Here in central Illinois, the leading source of journalism, the Peoria Journal Star, in June showed the weaknesses and strengths of the “legacy” media. Within hours, a power outage shut down the paper for the first time since workers went on strike in 1958; meanwhile, its newsroom admirably showed the value of news judgment and professionalism by not following the World Wide Web pack and repeating a “mob” story that neighbors and police doubt even happened.
This summer—the 30th anniversary of Knight-Ridder’s Roger Fidler having developed the first electronic tablet—newspapers’ circulation and classified ad sales are down, manufacturing costs are up, the economy has depressed traditional advertising, and digital ads aren’t yet making up the difference.
News media creation and consumption have shifted. New and old outfits alike elbow each other for ever-smaller slices of the revenue pie. The Internet seems easier, quicker and cheaper, for advertisers as well as content providers and consumers. The Internet also makes it easier to gather and deliver news, but its speed means some checks and balances are discarded—such as verifying that something’s true, like Peoria’s “mob.”
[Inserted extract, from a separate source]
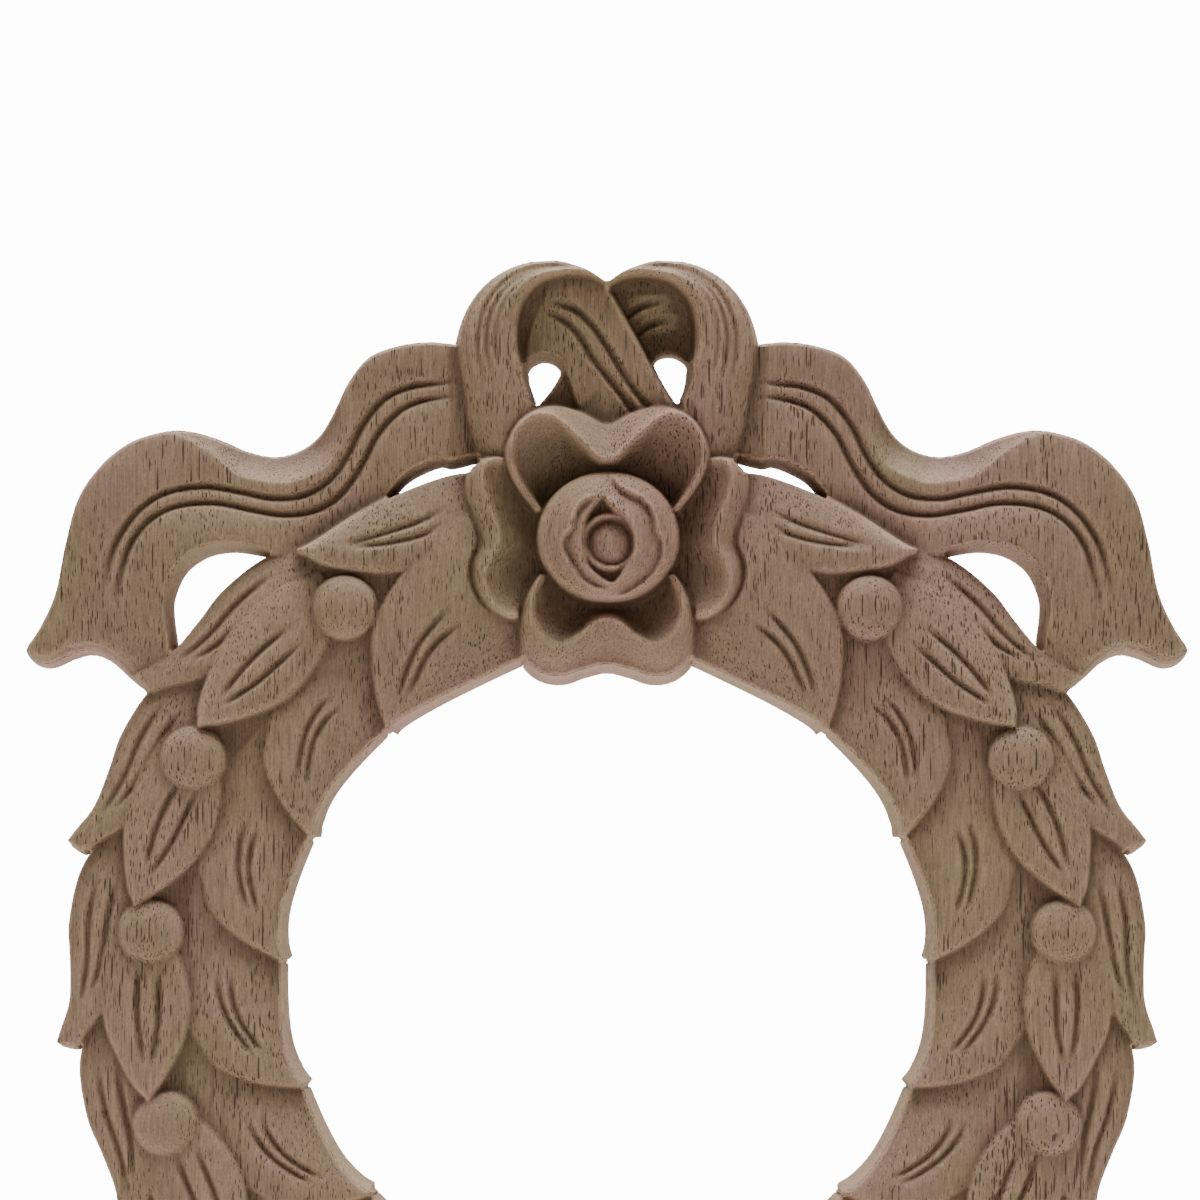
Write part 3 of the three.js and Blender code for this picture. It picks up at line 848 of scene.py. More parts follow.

Those who do the work are increasingly overworked and underappreciated. Dispirited staffs feel exploited, for good reason. Besides layoffs, additional work and unpaid overtime, wages at some smaller newsrooms are so low that those who feel “called” to journalism are eligible for food stamps.
The short-sighted cry to “do more with less” results in a “hamsterization” of understaffed newsroom employees running nonstop on treadmills—reporting, writing, shooting video, posting blogs—in a stressful atmosphere that others for years recognized as “speedups.” Frustration mixes with fear at the folly of some decision makers.
“How do you expect the dedicated and loyal reporters at the [Akron] Beacon Journal to keep putting out a quality paper when you’re eliminating nearly a quarter of the reporting staff?” wrote journalist Mark Schlueb in an open letter to his bosses. “You faceless corporate hacks…scream that circulation must stay up, but then you order arbitrary budget cuts that force the elimination of entire sections of the Sunday paper. And when that’s not enough, you order layoffs that eliminate the very employees who have helped keep circulation from falling. Seriously, the kid who changes the oil in my car could run Knight Ridder with more foresight than you.”
“Communities and citizens are seriously harmed—including financially—if there is not a critical mass of full-time professional journalists watching over the key institutions, such as state and local government, local schools, state and local courts, police, environmental planning, land use, transportation, and public health.”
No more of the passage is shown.